Model Complexity in Machine Learning
  • Machine learning model is fitted to a training dataset to learn the model parameters.

  • Aim: Avoid underfitting (too simplistic) and overfitting (too complex).

  • Overfitting: When a model learns training data too well instead of generalizing from it. Causes: Complexity, excessive features, insufficient training data.

  • Underfitting: When a model is too simple to capture the underlying patterns in the data, leading to poor performance on both training and test datasets. Causes: Insufficient model complexity, lack of relevant features, or overly restrictive assumptions.

  • To strike a balance, it's essential to select the right model complexity and perform techniques such as cross-validation to ensure the model generalizes well.

Strategies to Avoid Overfitting
  • Increase Data: More rows of data rather than columns. Obtaining more training data may not always be feasible.

  • Feature Selection: Choose the most relevant features, potentially using domain knowledge or filter method.

  • Regularization: Add a penalty term to the loss function (e.g., Lasso regression).

Lasso Regression
  • Concept: Lasso regression (L1 regularization) encourages a sparse (thinly dispersed) model with a few non-zero coefficients. This means that features that are not important/relevant will have a coefficient of 0. This helps in feature selection, as it effectively reduces the number of variables in the model, leading to improved interpretability and reduced overfitting.

  • Rule of Thumb: Ensure n (number of examples) is greater than 10 times m (number of features).

  • Points:

    • IIrrelevant/uninformative features will have zero coefficient.
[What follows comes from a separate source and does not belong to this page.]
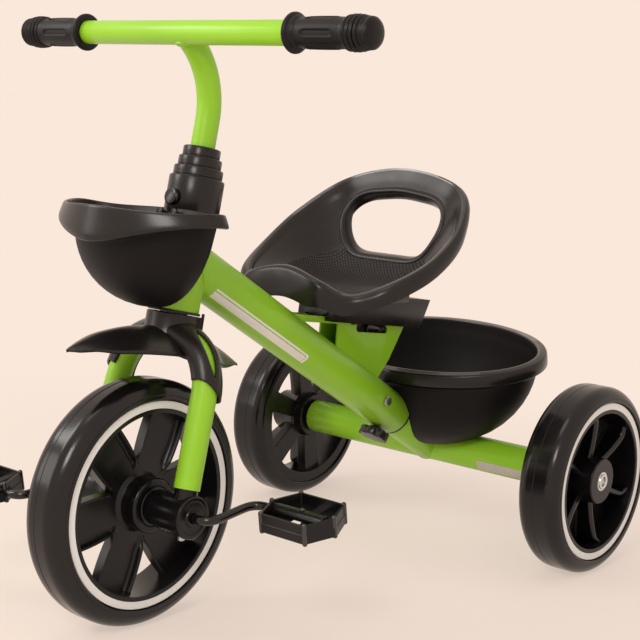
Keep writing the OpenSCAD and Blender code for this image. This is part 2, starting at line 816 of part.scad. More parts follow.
// The cover's lobe over a leg's bend, which ends a little below the knee
module leg_lobe(side, d, drop) {
    knee = mirrored(leg_path[0], side);
    down = mirrored(leg_foot, side) - knee;
    steered() {
        for (k = [0:1]) lobe(mirrored(leg_path[k], side), mirrored(leg_path[k + 1], side), d);
        hull() {
            translate(knee) sphere(d = d, $fn = 32);
            rod(knee, knee + down * drop / norm(down), d, $fn = 32);
        }
    }
}

module crown_cover() {
    color(black) difference() {
        union() {
            steered(crown_top - 24) cylinder(d = tube_d + 4, h = 24, $fn = 72);
            steered() skin([0, -130, 139.5], [for (c = cover_line) cover_ring(c, 3)], [0, 106, 144.5]);
            for (side = [-1, 1]) difference() {
                leg_lobe(side, leg_d + 7, 6);
                for (k = [1:2]) translate([-side * k * 14, 0, 0]) leg_lobe(side, leg_d + 1, 40);
            }
            steered(crown_top - 14) rotate(45) translate([22, -3, 0]) cube([10, 6, 14]);
            steered(crown_top - 14) rotate(45) translate([28, -3, 0]) cube([4, 6, 18]);
        }
        steered(crown_top - crown_h - 20) cylinder(d = crown_d + 1, h = crown_h + 30);
        for (side = [-1, 1]) leg_lobe(side, leg_d + 1, 40);
        for (side = [-1, 1]) steered() rod([side * 80, 0, 136], [side * 60, 0, 172], 9);
    }
}

module sleeve() {
    color(black) difference() {
        union() {
            steered(sleeve_s) cylinder(d = sleeve_d, h = sleeve_main);
            for (k = [0:2]) steered(sleeve_s + sleeve_main + k * step_h - bite)
                cylinder(d = sleeve_d - 2 * step_in * (k + 1), h = step_h + bite);
        }
        steered(sleeve_s - bite) cylinder(d = steerer_d, h = sleeve_main + bite);
        steered(sleeve_s) cylinder(d = stem_d, h = 100);
        steered(bolt_s) rotate([90, 0, 0]) cylinder(d = 6, h = 100, center = true);
        steered(sleeve_s + 7) for (x = [-10, 10]) translate([x, 0, 0]) rotate([90, 0, 0])
            translate([0, 0, sleeve_d / 2 - 8]) cylinder(d = 4, h = 20);
    }
}

module sleeve_bolt() {
    color(gloss_black) steered(bolt_s) rotate([90, 0, 0]) {
        translate([0, 0, -sleeve_d / 2]) cylinder(d = 6, h = sleeve_d);
        translate([0, 0, sleeve_d / 2]) cylinder(d = 17, h = 5);
        translate([0, 0, -sleeve_d / 2 - 5]) cylinder(d = 12, h = 5);
    }
}

module stem() {
    color(green) difference() {
        union() {
            steered(sleeve_s + 8) cylinder(d = stem_d, h = bend_s - sleeve_s - 8);
            steered(bend_s) translate([0, -stem_r, 0]) rotate([90, 0, 90])
                rotate_extrude(angle = stem_bend) translate([stem_r, 0]) circle(d = stem_d);
        }
        steered(bar_s) translate([0, -bar_f, 0]) rod_x(bar_d, -40, 40);
        steered(sleeve_s) cylinder(d = stem_d - 2 * tube_wall - 1, h = bend_s - sleeve_s - 10);
        steered(bolt_s) rotate([90, 0, 0]) cylinder(d = 6, h = 100, center = true);
    }
}

module handlebar() {
    color(green) steered(bar_s) translate([0, -bar_f, 0]) difference() {
        rod_x(bar_d, -bar_l / 2 + grip_wall, bar_l / 2 - grip_wall);
        rod_x(bar_d - 2 * tube_wall, -bar_l, bar_l);
    }
}

module grip(side) {
    color(black) steered(bar_s) translate([0, -bar_f, 0]) mirror([side > 0 ? 0 : 1, 0, 0]) difference() {
        translate([bar_l / 2 - grip_l, 0, 0]) rotate([90, 0, 90]) rotate_extrude() polygon([
            [0, 0], [flange_d / 2 - 2, 0], [flange_d / 2, 2], [flange_d / 2, 5], [flange_d / 2 - 2, 7],
            [grip_d / 2, 9], [grip_d / 2 + 1, grip_l / 2], [grip_d / 2, grip_l - 30],
            [bulb_d / 2, grip_l - 26], [bulb_d / 2, grip_l - 10], [bulb_d / 2 - 5, grip_l - 3],
            [bulb_d / 2 - 11, grip_l], [0, grip_l]
        ]);
        rod_x(bar_d, 0, bar_l / 2 - grip_wall);
    }
}
module grip_left() { grip(1); }
module grip_right() { grip(-1); }

// Bearing housing at the foot of a fork leg, with the socket that the leg stands on
module housing(side) {
    foot = mirrored(leg_foot, side);
    up = mirrored(leg_path[0], side) - foot;
    color(black) difference() {
        union() {
            at_front() mirror([side > 0 ? 0 : 1, 0, 0]) rod_x(housing_d, hub_half + side_gap, housing_x);
            steered() rod(foot - up * 0.2, foot + up * 0.25, socket_d);
        }
        at_front() rod_x(crank_d + 2 * run_gap, -housing_x - bite, housing_x + bite);
        at_front() rod_x(hub_d + 4, -hub_half - side_gap, hub_half + side_gap);
        at_front() housing_screw(side);
    }
}
module housing_left() { housing(1); }
module housing_right() { housing(-1); }

module housing_screw(side) {
    translate([side * (leg_x - 2), 0, -housing_d / 2 - 4]) cylinder(d = 7, h = 8);
}

module housing_screws() {
    color(steel) at_front() for (side = [-1, 1]) housing_screw(side);
}

// ---- Wheels ----

// A tyre's section, turned round the wheel's axis
module tyre(r, w, h) {
    s = h - tyre_lip;
    rotate([0, 90, 0]) rotate_extrude($fn = 96) {
        translate([r - h, -w / 2]) square([tyre_lip, w]);
        translate([r - h, -w / 2 + s]) square([h, w - 2 * s]);
        intersection() {
            translate([r - h, -w / 2]) square([h, w]);
            for (e = [-1, 1]) translate([r - s, e * (w / 2 - s)]) circle(r = s);
        }
    }
}

// Rim, spokes and hub in one moulding, with a thin closed web between the spokes if it is webbed
module rim(r, w, bore, x0, x1, spoke_w, turn, webbed = false) {
    inner = r - ring_w - lip_w - 1;
    half = w / 2 - face_in;
    difference() {
        union() {
            difference() {
                rod_x(2 * r, -half, half);
                rod_x(2 * inner, -half - bite, half + bite);
            }
            rod_x(hub_d, x0, x1);
            translate([-spoke_t / 2, 0, 0]) rotate([90, 0, 90]) linear_extrude(spoke_t)
                for (k = [0:spokes - 1]) rotate(turn + k * 360 / spokes)
                    translate([-spoke_w / 2, 0]) square([spoke_w, inner + 2]);
            if (webbed) rod_x(2 * inner + 2, -spoke_t / 2 + 1, -spoke_t / 2 + 1 + web_t);
        }
        rod_x(bore, x0 - bite, x1 + bite);
        for (e = [-1, 1]) difference() {
            rod_x(2 * (r - 1), e > 0 ? half - ring_t : -half - bite, e > 0 ? half + bite : -half + ring_t);
            rod_x(2 * (r - 1 - ring_w), -half - 2 * bite, half + 2 * bite);
        }
    }
}

module white_ring(r, x0) {
    difference() {
        rod_x(2 * (r - 1), x0, x0 + ring_t);
        rod_x(2 * (r - 1 - ring_w), x0 - bite, x0 + ring_t + bite);
    }
}

module front_tyre() { color(black) at_front() tyre(front_r, front_tyre_w, front_tyre_h); }

module front_rim() {
    r = front_r - front_tyre_h;
    color(black) at_front() rim(r, front_tyre_w, crank_d, -hub_half, hub_half, front_spoke_w, 180 / spokes + front_turn);
}

module front_rings() {
    half = front_tyre_w / 2 - face_in;
    color(white) at_front() for (x = [-half, half - ring_t]) white_ring(front_r - front_tyre_h, x);
}

// One bent rod: axle, two crank arms and two pedal spindles
module crank_rod() {
    color(gloss_black) at_front() {
        rod_x(crank_d, -crank_x, crank_x);
        for (side = [-1, 1]) rotate([crank_angle, 0, 0]) {
            translate([side * crank_x, 0, 0]) sphere(d = crank_d + 0.1);
            rod([side * crank_x, 0, 0], [side * crank_x, side * crank_throw, 0], crank_d);
            translate([side * crank_x, side * crank_throw, 0]) sphere(d = crank_d + 0.1);
            translate([0, side * crank_throw, 0]) mirror([side > 0 ? 0 : 1, 0, 0])
                rod_x(crank_d, crank_x, crank_x + 21 + pedal_l - 8);
        }
    }
}

// ---- Pedals ----

module pedal_plan(inset) {
    l = pedal_l / 2 - inset * 1.3;
    w = pedal_w / 2 - inset;
    k = pedal_l / 3 - inset * 0.4;
    polygon([[l, 0], [k, w], [-k, w], [-l, 0], [-k, -w], [k, -w]]);
}

module pedal(side) {
    color(black) at_pedal(side) difference() {
        union() {
            translate([0, 0, -pedal_h / 2]) linear_extrude(pedal_h) difference() {
                pedal_plan(0);
                pedal_plan(pedal_wall);
            }
            rod_x(17, -pedal_l / 2 + 5, pedal_l / 2 - 5);
            translate([-2, -pedal_w / 2 + 1, -pedal_h / 2 + 2]) cube([4, pedal_w - 2, pedal_h - 4]);
            for (p = [[1, 0], [2 / 3, 0.9], [-2 / 3, 0.9], [-1, 0], [-2 / 3, -0.9], [2 / 3, -0.9]])
                translate([p[0] * (pedal_l / 2 - 3), p[1] * (pedal_w / 2 - 1.5), -pedal_h / 2 - 2])
                    cylinder(d = 5, h = pedal_h + 4);
            translate([0, 0, 6]) cylinder(d = 5, h = pedal_h / 2 - 5);
        }
        rod_x(crank_d + 2 * run_gap, -pedal_l, pedal_l);
    }
}
module pedal_left() { pedal(1); }
module pedal_right() { pedal(-1); }

// Domed cap in the outer end of a pedal's bore
module pedal_cap(side) {
    color(gloss_black) at_pedal(side) mirror([side > 0 ? 0 : 1, 0, 0]) union() {
        rod_x(crank_d, pedal_l / 2 - 7.5, pedal_l / 2);
        rod_x(crank_d + 4, pedal_l / 2, pedal_l / 2 + 3);
    }
}
module pedal_cap_left() { pedal_cap(1); }
module pedal_cap_right() { pedal_cap(-1); }

// ---- Rear wheels ----

module rear_tyre(side) {
    color(black) at_rear() translate([side * rear_track / 2, 0, 0]) tyre(rear_r, rear_tyre_w, rear_tyre_h);
}
module rear_tyre_left() { rear_tyre(1); }
module rear_tyre_right() { rear_tyre(-1); }

module rear_rim(side) {
    x0 = rear_hub_in - rear_track / 2;
    x1 = rear_hub_out - rear_track / 2;
    color(black) at_rear() mirror([side > 0 ? 0 : 1, 0, 0]) translate([rear_track / 2, 0, 0])
        rim(rear_r - rear_tyre_h, rear_tyre_w, axle_d + 2 * run_gap, x0, x1, rear_spoke_w, 0, side > 0);
}
module rear_rim_left() { rear_rim(1); }
module rear_rim_right() { rear_rim(-1); }

module rear_ring(side) {
    half = rear_tyre_w / 2 - face_in;
    color(white) at_rear() mirror([side > 0 ? 0 : 1, 0, 0])
        translate([rear_track / 2, 0, 0]) white_ring(rear_r - rear_tyre_h, half - ring_t);
}
module rear_ring_left() { rear_ring(1); }
module rear_ring_right() { rear_ring(-1); }

main_tube();
head_tube();
seat_bracket_left();
seat_bracket_right();
stub_tube();
axle_beam();
tube_end_ring();
tube_stripes();
beam_label();
beam_bush_left();
beam_bush_right();
rear_axle();
axle_caps();
cross_bolt();
cross_nut();
clamp_knob();
head_bush_lower();
head_bush_upper();
seat_shell();
seat_foot();
seat_peg();
seat_screws();
rear_bowl();
rear_bowl_screws();
fork_crown();
steerer_tube();
fork_leg_left();
fork_leg_right();
crown_cover();
sleeve();
sleeve_bolt();
stem();
handlebar();
grip_left();
grip_right();
front_bowl();
front_bowl_screws();
housing_left();
housing_right();
housing_screws();
front_tyre();
front_rim();
front_rings();
crank_rod();
pedal_left();
pedal_cap_left();
pedal_right();
pedal_cap_right();
rear_tyre_left();
rear_rim_left();
rear_ring_left();
rear_tyre_right();
rear_rim_right();
rear_ring_right();
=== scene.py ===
"""A children's tricycle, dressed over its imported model: green powder-coated steel frame, moulded black seat,
bowls, fork cover, wheels and pedals. Lengths in the settings are millimetres; the mesh is in metres."""

import json
import math

import bmesh
import bpy
from bpy.props import FloatProperty, FloatVectorProperty, IntProperty, PointerProperty
from mathutils import Matrix, Vector
from mathutils.bvhtree import BVHTree
from mathutils.kdtree import KDTree


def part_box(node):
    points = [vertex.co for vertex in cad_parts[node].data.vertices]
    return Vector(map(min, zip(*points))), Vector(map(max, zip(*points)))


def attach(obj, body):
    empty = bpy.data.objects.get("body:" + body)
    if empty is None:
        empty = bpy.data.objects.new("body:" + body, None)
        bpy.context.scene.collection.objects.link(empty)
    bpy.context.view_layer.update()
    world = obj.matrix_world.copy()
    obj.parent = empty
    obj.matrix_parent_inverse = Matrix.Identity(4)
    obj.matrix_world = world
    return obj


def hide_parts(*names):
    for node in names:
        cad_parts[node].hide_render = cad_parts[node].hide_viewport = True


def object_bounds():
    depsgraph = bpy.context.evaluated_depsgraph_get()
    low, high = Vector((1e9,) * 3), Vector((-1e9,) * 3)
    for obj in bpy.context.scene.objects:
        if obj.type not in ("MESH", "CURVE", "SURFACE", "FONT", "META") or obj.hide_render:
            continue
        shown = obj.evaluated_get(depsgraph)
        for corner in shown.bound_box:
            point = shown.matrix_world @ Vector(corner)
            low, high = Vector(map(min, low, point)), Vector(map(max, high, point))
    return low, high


bl_info = {
    "name": "Children's tricycle",
    "version": (1, 0, 0),
    "blender": (4, 5, 0),
    "location": "3D View > Sidebar > Tricycle",
    "description": "Builds the pieces of a children's tricycle round its packed model",
    "category": "Add Mesh",
}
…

    • The sparse regression model is also good for explanation. It helps us to pick up the informative features.

    • Lasso regression is a simple techniques to reduce model

      complexity and prevent over-fitting which may result from

      simple linear regression

Linear Regression Summary
  • Applications: House price prediction, sales forecasting, stock price prediction.

  • Pros: Simple, fast, interpretable.

  • Cons: Assumes linear relationships, sensitive to outliers, not suitable for complex/non-linear patterns.